Please give the data below again in full, exactly as it stands.

▸ Supplied data:

=======

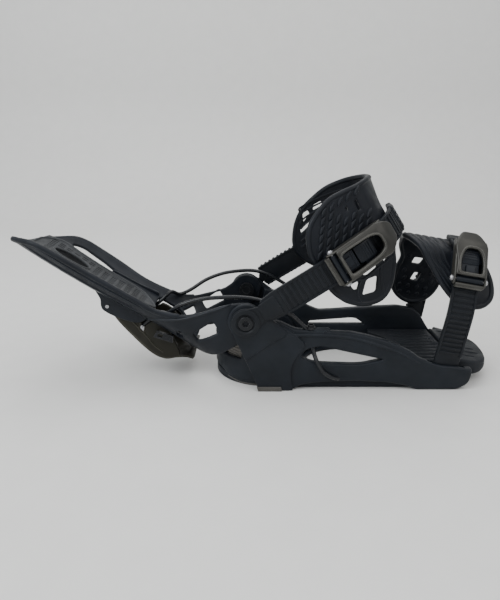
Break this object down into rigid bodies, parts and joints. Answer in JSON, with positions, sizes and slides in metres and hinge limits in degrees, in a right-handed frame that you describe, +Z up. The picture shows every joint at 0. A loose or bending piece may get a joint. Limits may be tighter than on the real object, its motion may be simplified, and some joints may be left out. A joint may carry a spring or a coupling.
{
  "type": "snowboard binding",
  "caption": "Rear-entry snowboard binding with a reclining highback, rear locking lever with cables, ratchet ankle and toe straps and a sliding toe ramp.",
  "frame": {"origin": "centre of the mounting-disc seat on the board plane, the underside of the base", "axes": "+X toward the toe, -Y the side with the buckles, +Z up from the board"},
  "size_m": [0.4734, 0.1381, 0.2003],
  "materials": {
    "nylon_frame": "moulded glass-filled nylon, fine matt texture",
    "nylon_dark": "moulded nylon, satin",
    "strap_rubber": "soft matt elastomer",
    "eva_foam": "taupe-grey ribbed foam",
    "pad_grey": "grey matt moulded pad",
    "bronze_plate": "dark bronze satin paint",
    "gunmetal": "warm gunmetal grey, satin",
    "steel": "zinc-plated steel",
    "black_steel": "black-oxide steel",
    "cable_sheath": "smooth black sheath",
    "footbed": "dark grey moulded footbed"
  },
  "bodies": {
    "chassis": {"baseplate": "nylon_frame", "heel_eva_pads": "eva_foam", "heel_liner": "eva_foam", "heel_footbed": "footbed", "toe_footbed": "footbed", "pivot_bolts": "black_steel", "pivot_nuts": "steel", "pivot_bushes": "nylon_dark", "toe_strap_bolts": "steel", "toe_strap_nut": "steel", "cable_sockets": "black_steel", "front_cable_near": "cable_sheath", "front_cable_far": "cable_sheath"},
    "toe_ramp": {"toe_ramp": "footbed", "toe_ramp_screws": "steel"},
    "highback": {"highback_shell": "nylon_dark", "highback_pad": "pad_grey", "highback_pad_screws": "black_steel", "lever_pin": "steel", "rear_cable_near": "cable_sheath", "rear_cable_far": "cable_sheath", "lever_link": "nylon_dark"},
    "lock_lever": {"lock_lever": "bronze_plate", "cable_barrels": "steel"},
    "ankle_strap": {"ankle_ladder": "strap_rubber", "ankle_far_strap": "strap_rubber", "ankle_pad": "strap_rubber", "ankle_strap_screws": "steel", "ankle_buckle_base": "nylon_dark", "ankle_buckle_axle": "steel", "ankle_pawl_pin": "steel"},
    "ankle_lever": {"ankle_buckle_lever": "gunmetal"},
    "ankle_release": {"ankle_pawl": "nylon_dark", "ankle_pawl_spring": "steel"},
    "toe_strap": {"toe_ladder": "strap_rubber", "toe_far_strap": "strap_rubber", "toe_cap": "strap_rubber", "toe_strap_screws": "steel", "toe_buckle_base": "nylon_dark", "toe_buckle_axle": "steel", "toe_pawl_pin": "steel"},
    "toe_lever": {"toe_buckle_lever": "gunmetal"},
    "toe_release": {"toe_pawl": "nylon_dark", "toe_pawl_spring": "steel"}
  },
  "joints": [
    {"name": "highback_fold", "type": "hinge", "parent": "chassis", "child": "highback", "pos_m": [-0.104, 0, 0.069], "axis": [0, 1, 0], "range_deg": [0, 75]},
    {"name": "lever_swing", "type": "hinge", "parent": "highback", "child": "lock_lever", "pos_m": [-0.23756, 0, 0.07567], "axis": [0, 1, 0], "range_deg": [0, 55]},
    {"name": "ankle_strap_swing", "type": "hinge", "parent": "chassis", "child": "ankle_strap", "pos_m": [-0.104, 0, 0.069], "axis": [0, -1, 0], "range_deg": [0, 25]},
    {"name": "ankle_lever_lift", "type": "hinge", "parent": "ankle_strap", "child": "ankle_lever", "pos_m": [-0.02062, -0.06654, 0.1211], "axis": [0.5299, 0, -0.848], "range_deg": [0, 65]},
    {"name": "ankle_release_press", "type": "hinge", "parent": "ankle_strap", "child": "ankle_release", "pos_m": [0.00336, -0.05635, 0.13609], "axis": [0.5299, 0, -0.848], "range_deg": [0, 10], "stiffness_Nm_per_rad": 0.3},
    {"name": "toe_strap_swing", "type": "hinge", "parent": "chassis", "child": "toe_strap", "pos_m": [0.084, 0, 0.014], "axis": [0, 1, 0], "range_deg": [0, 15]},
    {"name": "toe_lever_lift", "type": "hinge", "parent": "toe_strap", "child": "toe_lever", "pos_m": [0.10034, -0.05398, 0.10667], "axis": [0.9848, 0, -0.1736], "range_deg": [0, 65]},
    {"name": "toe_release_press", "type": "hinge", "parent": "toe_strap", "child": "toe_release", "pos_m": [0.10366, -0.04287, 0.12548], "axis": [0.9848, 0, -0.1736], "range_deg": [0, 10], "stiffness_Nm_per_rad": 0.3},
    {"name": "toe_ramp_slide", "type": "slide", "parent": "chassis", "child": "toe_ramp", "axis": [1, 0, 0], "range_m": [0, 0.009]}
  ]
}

=======

▸ Answer for this exercise:
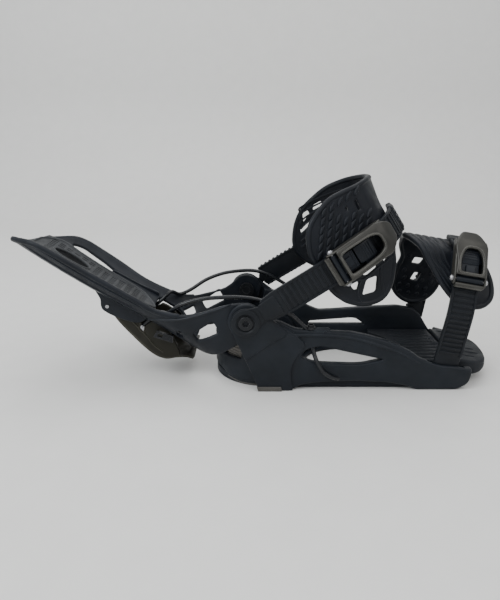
Break this object down into rigid bodies, parts and joints. Answer in JSON, with positions, sizes and slides in metres and hinge limits in degrees, in a right-handed frame that you describe, +Z up. The picture shows every joint at 0. A loose or bending piece may get a joint. Limits may be tighter than on the real object, its motion may be simplified, and some joints may be left out. A joint may carry a spring or a coupling.
{
  "type": "snowboard binding",
  "caption": "Rear-entry snowboard binding with a reclining highback, rear locking lever with cables, ratchet ankle and toe straps and a sliding toe ramp.",
  "frame": {"origin": "centre of the mounting-disc seat on the board plane, the underside of the base", "axes": "+X toward the toe, -Y the side with the buckles, +Z up from the board"},
  "size_m": [0.4734, 0.1381, 0.2003],
  "materials": {
    "nylon_frame": "moulded glass-filled nylon, fine matt texture",
    "nylon_dark": "moulded nylon, satin",
    "strap_rubber": "soft matt elastomer",
    "eva_foam": "taupe-grey ribbed foam",
    "pad_grey": "grey matt moulded pad",
    "bronze_plate": "dark bronze satin paint",
    "gunmetal": "warm gunmetal grey, satin",
    "steel": "zinc-plated steel",
    "black_steel": "black-oxide steel",
    "cable_sheath": "smooth black sheath",
    "footbed": "dark grey moulded footbed"
  },
  "bodies": {
    "chassis": {"baseplate": "nylon_frame", "heel_eva_pads": "eva_foam", "heel_liner": "eva_foam", "heel_footbed": "footbed", "toe_footbed": "footbed", "pivot_bolts": "black_steel", "pivot_nuts": "steel", "pivot_bushes": "nylon_dark", "toe_strap_bolts": "steel", "toe_strap_nut": "steel", "cable_sockets": "black_steel", "front_cable_near": "cable_sheath", "front_cable_far": "cable_sheath"},
    "toe_ramp": {"toe_ramp": "footbed", "toe_ramp_screws": "steel"},
    "highback": {"highback_shell": "nylon_dark", "highback_pad": "pad_grey", "highback_pad_screws": "black_steel", "lever_pin": "steel", "rear_cable_near": "cable_sheath", "rear_cable_far": "cable_sheath", "lever_link": "nylon_dark"},
    "lock_lever": {"lock_lever": "bronze_plate", "cable_barrels": "steel"},
    "ankle_strap": {"ankle_ladder": "strap_rubber", "ankle_far_strap": "strap_rubber", "ankle_pad": "strap_rubber", "ankle_strap_screws": "steel", "ankle_buckle_base": "nylon_dark", "ankle_buckle_axle": "steel", "ankle_pawl_pin": "steel"},
    "ankle_lever": {"ankle_buckle_lever": "gunmetal"},
    "ankle_release": {"ankle_pawl": "nylon_dark", "ankle_pawl_spring": "steel"},
    "toe_strap": {"toe_ladder": "strap_rubber", "toe_far_strap": "strap_rubber", "toe_cap": "strap_rubber", "toe_strap_screws": "steel", "toe_buckle_base": "nylon_dark", "toe_buckle_axle": "steel", "toe_pawl_pin": "steel"},
    "toe_lever": {"toe_buckle_lever": "gunmetal"},
    "toe_release": {"toe_pawl": "nylon_dark", "toe_pawl_spring": "steel"}
  },
  "joints": [
    {"name": "highback_fold", "type": "hinge", "parent": "chassis", "child": "highback", "pos_m": [-0.104, 0, 0.069], "axis": [0, 1, 0], "range_deg": [0, 75]},
    {"name": "lever_swing", "type": "hinge", "parent": "highback", "child": "lock_lever", "pos_m": [-0.23756, 0, 0.07567], "axis": [0, 1, 0], "range_deg": [0, 55]},
    {"name": "ankle_strap_swing", "type": "hinge", "parent": "chassis", "child": "ankle_strap", "pos_m": [-0.104, 0, 0.069], "axis": [0, -1, 0], "range_deg": [0, 25]},
    {"name": "ankle_lever_lift", "type": "hinge", "parent": "ankle_strap", "child": "ankle_lever", "pos_m": [-0.02062, -0.06654, 0.1211], "axis": [0.5299, 0, -0.848], "range_deg": [0, 65]},
    {"name": "ankle_release_press", "type": "hinge", "parent": "ankle_strap", "child": "ankle_release", "pos_m": [0.00336, -0.05635, 0.13609], "axis": [0.5299, 0, -0.848], "range_deg": [0, 10], "stiffness_Nm_per_rad": 0.3},
    {"name": "toe_strap_swing", "type": "hinge", "parent": "chassis", "child": "toe_strap", "pos_m": [0.084, 0, 0.014], "axis": [0, 1, 0], "range_deg": [0, 15]},
    {"name": "toe_lever_lift", "type": "hinge", "parent": "toe_strap", "child": "toe_lever", "pos_m": [0.10034, -0.05398, 0.10667], "axis": [0.9848, 0, -0.1736], "range_deg": [0, 65]},
    {"name": "toe_release_press", "type": "hinge", "parent": "toe_strap", "child": "toe_release", "pos_m": [0.10366, -0.04287, 0.12548], "axis": [0.9848, 0, -0.1736], "range_deg": [0, 10], "stiffness_Nm_per_rad": 0.3},
    {"name": "toe_ramp_slide", "type": "slide", "parent": "chassis", "child": "toe_ramp", "axis": [1, 0, 0], "range_m": [0, 0.009]}
  ]
}